▸ **TASK REQUIREMENTS**
The lines to print start at the one containing "highest = OPEN_TOP" and end at the one containing "obj.parent = empty"; print them exactly, ends included, and only them.

▸ **ENTRIES SUPPLIED**

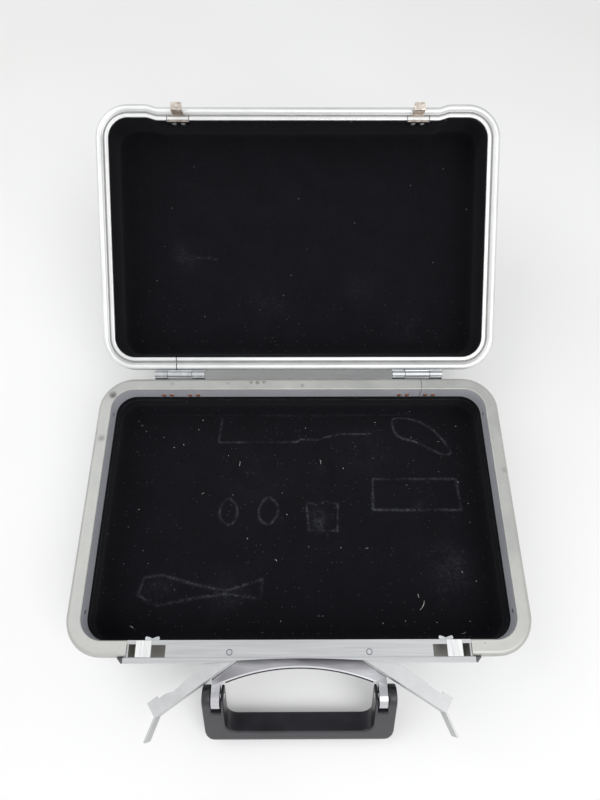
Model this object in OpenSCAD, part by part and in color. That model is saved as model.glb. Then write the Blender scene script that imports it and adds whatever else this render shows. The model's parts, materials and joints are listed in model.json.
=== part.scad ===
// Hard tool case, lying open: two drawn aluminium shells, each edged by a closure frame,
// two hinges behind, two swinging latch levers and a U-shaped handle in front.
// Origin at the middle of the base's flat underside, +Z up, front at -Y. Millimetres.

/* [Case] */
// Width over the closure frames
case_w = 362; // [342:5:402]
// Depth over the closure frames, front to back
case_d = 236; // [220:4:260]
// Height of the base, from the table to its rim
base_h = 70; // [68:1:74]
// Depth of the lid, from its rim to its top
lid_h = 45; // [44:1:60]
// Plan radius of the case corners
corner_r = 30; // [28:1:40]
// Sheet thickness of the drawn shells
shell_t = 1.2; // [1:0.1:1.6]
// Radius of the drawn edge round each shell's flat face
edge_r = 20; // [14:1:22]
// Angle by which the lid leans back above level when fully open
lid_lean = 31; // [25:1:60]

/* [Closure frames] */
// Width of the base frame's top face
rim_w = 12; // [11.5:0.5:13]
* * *
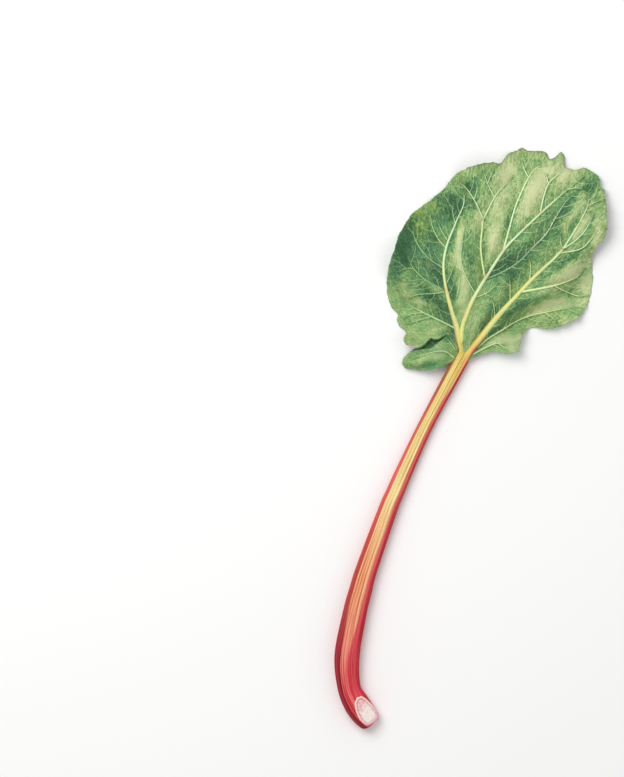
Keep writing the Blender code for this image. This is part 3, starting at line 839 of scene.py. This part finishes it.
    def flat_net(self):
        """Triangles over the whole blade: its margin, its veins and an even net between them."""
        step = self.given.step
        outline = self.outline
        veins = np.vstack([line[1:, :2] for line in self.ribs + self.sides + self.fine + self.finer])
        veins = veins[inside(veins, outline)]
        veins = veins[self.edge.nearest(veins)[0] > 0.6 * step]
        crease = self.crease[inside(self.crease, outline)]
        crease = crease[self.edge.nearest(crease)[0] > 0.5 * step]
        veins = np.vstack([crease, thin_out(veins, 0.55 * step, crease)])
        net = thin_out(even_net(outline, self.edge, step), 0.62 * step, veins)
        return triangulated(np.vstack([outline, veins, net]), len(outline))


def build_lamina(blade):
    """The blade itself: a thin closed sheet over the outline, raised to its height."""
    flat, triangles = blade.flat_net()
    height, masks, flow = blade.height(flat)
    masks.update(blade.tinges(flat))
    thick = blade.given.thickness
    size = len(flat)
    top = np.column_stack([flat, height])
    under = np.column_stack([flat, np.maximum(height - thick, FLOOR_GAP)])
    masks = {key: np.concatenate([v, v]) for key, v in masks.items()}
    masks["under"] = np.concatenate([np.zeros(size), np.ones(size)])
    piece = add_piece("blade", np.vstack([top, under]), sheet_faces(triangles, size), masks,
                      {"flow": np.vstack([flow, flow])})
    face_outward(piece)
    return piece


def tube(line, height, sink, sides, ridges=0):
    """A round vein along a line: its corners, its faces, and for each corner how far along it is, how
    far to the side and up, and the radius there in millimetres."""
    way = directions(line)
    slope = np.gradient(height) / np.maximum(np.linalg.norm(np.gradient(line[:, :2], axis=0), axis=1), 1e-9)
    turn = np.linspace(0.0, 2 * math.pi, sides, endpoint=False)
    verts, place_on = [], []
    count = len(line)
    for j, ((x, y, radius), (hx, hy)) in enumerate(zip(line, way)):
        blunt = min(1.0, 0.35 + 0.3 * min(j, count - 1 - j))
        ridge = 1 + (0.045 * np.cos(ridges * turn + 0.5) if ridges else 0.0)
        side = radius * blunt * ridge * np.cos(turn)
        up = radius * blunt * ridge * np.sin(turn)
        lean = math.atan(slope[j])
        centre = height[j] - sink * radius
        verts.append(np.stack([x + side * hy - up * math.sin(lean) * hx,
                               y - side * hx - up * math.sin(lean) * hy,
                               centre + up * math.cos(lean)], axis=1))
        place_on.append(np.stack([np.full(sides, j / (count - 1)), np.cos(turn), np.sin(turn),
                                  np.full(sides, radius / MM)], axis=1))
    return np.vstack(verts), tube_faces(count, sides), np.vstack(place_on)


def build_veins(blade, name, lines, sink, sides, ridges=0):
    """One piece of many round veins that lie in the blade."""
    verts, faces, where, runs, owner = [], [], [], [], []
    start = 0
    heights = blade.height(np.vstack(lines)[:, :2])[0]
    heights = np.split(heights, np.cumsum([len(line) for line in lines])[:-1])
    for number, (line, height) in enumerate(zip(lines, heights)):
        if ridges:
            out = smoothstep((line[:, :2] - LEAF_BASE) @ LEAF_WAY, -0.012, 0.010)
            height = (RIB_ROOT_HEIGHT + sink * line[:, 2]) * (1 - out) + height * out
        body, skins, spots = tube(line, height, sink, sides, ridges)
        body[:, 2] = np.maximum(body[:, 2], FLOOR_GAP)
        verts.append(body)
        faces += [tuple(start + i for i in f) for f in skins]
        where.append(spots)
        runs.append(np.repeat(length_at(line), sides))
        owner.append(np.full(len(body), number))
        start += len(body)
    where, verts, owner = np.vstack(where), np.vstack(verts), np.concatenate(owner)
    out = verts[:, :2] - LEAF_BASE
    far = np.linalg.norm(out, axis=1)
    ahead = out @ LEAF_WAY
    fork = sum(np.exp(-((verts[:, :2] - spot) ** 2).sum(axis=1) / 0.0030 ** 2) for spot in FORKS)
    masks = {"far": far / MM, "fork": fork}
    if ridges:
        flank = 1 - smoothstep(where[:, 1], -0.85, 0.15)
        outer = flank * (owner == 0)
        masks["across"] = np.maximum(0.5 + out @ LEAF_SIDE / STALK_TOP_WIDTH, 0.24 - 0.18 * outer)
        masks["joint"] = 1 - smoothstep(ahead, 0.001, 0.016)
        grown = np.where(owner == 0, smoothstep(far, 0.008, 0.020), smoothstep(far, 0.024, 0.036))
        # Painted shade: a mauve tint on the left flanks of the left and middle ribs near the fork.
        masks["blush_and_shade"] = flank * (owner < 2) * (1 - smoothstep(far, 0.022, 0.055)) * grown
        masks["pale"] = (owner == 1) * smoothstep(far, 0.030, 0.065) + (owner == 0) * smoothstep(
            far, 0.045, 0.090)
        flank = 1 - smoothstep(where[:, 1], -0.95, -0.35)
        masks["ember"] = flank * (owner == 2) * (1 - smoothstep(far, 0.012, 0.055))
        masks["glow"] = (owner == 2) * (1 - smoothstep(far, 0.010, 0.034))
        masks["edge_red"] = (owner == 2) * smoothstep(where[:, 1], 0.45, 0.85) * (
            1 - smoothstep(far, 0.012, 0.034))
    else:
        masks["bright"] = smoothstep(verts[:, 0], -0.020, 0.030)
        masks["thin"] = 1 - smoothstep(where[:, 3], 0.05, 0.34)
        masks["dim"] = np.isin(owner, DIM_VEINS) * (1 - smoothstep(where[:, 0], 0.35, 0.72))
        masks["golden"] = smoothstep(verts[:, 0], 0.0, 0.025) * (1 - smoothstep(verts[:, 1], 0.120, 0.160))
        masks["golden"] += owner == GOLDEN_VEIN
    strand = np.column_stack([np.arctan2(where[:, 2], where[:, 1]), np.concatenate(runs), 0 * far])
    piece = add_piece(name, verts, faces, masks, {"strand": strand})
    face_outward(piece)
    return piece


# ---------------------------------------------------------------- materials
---
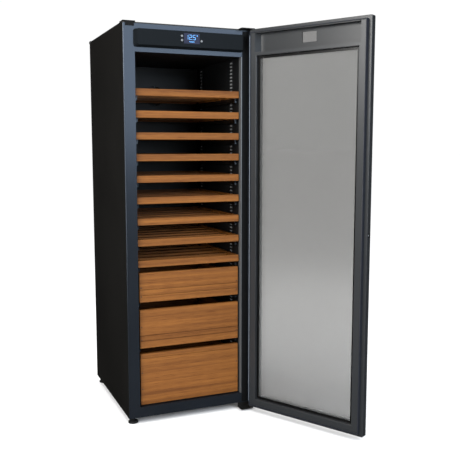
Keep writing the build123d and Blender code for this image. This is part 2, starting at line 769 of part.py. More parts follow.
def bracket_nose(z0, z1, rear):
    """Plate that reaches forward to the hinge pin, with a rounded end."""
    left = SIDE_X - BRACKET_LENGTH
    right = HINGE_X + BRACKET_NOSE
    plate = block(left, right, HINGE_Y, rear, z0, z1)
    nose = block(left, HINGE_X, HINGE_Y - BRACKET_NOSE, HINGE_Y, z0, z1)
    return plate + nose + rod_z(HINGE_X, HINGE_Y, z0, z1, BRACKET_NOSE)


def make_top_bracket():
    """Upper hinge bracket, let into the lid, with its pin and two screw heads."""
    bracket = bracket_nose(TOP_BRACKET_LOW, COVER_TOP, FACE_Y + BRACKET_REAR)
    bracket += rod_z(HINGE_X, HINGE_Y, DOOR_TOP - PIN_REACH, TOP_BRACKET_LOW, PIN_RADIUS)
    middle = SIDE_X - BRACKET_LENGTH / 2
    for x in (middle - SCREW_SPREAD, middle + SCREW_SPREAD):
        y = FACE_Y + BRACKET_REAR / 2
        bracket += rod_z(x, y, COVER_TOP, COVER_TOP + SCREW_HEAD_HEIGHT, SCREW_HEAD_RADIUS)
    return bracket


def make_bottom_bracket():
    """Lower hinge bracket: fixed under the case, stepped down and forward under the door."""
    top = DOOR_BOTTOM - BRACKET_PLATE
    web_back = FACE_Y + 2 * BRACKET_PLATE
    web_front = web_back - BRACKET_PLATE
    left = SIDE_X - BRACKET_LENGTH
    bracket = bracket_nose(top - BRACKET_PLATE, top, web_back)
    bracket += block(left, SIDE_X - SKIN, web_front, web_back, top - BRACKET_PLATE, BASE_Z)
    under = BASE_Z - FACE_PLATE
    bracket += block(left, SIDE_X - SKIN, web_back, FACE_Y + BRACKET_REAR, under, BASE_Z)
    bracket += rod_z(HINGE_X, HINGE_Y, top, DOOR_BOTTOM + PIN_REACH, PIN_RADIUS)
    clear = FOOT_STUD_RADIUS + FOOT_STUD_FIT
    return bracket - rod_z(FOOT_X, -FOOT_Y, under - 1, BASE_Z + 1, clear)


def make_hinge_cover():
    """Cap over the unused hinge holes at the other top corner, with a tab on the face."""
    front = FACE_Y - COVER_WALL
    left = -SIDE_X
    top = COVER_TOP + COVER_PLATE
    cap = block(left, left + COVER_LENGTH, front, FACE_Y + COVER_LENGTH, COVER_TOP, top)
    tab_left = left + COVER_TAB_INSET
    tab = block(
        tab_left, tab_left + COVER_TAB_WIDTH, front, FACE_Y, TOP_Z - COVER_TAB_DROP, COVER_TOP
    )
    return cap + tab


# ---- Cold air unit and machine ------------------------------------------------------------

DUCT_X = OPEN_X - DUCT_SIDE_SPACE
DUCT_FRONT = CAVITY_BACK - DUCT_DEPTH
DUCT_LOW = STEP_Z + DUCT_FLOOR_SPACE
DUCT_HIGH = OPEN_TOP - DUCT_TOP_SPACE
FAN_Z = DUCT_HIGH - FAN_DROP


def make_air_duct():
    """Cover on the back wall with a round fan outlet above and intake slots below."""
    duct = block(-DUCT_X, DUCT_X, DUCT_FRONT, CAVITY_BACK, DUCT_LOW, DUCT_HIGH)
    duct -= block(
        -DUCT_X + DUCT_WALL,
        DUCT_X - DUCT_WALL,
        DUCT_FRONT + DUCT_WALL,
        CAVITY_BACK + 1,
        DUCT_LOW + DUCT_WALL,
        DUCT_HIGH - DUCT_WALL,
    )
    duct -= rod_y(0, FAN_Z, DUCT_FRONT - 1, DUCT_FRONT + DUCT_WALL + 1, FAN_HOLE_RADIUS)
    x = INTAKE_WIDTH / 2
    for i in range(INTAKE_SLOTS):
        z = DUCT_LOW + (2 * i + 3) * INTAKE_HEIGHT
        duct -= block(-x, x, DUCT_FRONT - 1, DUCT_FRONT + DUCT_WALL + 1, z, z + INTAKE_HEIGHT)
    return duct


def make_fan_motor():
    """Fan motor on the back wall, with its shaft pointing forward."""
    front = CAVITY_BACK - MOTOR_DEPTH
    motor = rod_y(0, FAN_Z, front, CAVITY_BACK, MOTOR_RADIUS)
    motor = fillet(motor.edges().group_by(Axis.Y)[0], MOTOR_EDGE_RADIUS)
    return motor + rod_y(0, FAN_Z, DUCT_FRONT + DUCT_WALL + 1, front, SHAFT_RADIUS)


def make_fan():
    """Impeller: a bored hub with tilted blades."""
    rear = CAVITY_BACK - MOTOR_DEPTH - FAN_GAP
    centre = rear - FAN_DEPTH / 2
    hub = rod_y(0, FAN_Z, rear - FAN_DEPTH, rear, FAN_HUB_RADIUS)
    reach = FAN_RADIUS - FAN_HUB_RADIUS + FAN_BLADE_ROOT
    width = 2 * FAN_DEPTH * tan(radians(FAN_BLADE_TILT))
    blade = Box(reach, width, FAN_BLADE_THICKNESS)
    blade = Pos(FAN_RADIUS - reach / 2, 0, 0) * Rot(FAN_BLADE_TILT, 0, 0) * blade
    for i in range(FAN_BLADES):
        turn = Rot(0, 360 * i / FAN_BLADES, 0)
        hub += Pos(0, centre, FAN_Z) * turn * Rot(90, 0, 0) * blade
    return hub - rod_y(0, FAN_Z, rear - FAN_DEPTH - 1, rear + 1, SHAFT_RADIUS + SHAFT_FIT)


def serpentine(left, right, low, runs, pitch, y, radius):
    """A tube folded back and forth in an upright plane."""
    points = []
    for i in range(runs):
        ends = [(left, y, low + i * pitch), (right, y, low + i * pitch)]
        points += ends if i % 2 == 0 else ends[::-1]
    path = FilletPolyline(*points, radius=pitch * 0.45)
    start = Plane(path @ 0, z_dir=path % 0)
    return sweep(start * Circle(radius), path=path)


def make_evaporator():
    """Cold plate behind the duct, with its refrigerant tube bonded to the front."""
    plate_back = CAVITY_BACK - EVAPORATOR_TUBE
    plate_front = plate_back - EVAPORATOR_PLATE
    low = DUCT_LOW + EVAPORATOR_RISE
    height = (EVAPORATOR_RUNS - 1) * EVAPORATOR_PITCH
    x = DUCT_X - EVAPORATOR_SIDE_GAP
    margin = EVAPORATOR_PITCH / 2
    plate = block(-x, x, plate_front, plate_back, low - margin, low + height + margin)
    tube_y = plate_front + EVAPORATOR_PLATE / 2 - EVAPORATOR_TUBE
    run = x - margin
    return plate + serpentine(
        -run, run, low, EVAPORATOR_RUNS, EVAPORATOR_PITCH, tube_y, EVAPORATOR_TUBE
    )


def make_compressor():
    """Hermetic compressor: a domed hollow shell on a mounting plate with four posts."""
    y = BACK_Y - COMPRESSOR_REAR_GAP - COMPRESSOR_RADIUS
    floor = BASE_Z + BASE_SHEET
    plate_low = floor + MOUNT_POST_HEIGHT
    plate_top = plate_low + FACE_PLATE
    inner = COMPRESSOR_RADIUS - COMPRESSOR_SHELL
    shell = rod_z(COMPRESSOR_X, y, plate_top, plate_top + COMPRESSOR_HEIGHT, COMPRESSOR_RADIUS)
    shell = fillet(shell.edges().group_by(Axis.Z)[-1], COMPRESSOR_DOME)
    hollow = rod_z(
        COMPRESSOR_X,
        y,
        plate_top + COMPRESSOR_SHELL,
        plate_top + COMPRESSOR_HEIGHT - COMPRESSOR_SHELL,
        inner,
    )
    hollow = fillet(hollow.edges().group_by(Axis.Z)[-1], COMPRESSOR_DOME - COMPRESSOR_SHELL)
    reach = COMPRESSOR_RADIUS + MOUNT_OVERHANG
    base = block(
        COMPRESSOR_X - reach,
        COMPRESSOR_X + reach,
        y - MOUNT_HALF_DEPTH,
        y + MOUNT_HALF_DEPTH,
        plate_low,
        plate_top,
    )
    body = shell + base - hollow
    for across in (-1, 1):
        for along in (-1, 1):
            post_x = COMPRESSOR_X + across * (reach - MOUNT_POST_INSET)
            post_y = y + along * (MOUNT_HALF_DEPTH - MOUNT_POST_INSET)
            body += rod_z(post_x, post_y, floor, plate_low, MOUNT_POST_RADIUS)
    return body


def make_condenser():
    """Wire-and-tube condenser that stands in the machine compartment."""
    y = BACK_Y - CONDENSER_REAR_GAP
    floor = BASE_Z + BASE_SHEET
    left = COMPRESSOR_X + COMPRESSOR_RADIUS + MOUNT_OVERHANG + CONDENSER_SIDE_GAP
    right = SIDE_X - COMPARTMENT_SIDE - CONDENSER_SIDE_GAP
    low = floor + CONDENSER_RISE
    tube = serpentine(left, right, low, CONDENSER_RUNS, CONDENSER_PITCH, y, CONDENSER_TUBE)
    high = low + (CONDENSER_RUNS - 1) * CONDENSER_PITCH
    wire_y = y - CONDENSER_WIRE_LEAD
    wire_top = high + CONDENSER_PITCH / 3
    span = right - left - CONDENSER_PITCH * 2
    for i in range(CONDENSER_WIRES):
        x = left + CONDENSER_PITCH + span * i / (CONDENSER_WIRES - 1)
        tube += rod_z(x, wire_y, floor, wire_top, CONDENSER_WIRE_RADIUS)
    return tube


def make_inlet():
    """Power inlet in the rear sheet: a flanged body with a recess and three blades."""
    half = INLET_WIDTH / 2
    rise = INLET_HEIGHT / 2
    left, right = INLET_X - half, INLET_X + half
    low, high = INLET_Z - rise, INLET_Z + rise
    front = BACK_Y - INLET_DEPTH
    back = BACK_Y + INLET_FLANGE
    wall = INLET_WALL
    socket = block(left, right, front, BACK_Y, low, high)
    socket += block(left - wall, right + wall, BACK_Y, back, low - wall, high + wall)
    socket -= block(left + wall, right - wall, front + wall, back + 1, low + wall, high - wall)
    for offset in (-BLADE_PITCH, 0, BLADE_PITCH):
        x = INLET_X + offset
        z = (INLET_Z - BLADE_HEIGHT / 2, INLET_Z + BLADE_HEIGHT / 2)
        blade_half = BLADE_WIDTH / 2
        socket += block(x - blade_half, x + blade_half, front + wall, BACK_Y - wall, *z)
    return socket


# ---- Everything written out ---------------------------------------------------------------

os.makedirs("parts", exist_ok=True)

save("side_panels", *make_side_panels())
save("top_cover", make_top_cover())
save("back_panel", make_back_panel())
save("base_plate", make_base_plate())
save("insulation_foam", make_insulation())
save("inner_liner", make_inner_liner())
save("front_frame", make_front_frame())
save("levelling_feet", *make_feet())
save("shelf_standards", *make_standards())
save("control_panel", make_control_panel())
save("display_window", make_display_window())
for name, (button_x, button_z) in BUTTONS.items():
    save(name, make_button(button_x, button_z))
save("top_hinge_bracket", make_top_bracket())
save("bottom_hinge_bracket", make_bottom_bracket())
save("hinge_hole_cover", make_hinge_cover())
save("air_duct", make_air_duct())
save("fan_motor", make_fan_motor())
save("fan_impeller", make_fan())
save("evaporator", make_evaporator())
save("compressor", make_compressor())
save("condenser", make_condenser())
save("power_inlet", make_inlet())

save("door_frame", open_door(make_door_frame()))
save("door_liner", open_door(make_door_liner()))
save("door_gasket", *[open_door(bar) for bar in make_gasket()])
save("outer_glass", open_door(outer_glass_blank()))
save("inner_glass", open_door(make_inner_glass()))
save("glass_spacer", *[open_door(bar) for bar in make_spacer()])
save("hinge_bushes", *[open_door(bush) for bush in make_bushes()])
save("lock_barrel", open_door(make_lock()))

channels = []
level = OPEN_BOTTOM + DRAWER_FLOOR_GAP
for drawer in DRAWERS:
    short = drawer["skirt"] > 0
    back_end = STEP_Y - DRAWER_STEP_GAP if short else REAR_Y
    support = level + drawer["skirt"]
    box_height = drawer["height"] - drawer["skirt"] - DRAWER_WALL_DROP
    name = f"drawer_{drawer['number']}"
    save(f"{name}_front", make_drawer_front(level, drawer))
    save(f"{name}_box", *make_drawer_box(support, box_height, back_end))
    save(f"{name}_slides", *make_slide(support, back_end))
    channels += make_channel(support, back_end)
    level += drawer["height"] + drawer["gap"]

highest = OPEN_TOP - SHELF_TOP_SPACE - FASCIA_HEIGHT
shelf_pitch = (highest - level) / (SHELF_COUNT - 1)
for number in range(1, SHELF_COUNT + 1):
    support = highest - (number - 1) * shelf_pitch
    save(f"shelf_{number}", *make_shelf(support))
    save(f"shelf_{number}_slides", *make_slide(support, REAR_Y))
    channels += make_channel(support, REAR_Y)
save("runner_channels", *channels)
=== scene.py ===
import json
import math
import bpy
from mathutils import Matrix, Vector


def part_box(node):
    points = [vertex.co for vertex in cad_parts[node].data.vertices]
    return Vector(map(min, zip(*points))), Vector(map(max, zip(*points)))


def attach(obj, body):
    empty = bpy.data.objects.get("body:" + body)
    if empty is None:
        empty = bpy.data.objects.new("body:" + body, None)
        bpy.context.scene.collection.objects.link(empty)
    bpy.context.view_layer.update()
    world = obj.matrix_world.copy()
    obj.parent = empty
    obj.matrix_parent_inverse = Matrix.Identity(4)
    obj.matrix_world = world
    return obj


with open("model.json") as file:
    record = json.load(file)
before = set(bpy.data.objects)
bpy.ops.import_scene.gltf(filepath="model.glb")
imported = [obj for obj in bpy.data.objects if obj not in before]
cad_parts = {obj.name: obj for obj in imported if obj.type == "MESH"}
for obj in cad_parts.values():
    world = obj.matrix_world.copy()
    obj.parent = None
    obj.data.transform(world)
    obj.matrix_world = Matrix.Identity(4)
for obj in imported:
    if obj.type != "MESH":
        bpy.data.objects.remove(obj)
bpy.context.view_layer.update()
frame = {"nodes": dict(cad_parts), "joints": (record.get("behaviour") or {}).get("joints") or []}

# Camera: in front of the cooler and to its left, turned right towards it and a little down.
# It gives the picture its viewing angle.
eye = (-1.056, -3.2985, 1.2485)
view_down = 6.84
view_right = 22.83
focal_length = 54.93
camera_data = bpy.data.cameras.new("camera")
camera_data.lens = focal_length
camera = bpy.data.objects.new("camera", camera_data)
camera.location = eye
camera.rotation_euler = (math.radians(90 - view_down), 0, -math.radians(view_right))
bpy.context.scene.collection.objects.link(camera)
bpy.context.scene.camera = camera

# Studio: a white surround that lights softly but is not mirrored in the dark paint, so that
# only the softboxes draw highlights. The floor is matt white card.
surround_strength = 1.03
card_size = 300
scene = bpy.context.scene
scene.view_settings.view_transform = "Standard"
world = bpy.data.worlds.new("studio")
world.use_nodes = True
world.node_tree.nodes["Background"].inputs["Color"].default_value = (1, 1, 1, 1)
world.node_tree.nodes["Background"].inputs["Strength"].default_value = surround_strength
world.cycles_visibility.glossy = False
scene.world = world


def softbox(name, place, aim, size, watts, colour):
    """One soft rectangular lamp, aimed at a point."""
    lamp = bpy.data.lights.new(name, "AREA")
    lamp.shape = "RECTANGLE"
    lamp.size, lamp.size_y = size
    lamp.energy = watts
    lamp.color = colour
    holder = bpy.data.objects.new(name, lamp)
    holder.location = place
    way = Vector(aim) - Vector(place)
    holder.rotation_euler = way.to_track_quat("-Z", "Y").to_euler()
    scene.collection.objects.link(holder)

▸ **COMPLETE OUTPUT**
highest = OPEN_TOP - SHELF_TOP_SPACE - FASCIA_HEIGHT
shelf_pitch = (highest - level) / (SHELF_COUNT - 1)
for number in range(1, SHELF_COUNT + 1):
    support = highest - (number - 1) * shelf_pitch
    save(f"shelf_{number}", *make_shelf(support))
    save(f"shelf_{number}_slides", *make_slide(support, REAR_Y))
    channels += make_channel(support, REAR_Y)
save("runner_channels", *channels)
=== scene.py ===
import json
import math
import bpy
from mathutils import Matrix, Vector


def part_box(node):
    points = [vertex.co for vertex in cad_parts[node].data.vertices]
    return Vector(map(min, zip(*points))), Vector(map(max, zip(*points)))


def attach(obj, body):
    empty = bpy.data.objects.get("body:" + body)
    if empty is None:
        empty = bpy.data.objects.new("body:" + body, None)
        bpy.context.scene.collection.objects.link(empty)
    bpy.context.view_layer.update()
    world = obj.matrix_world.copy()
    obj.parent = empty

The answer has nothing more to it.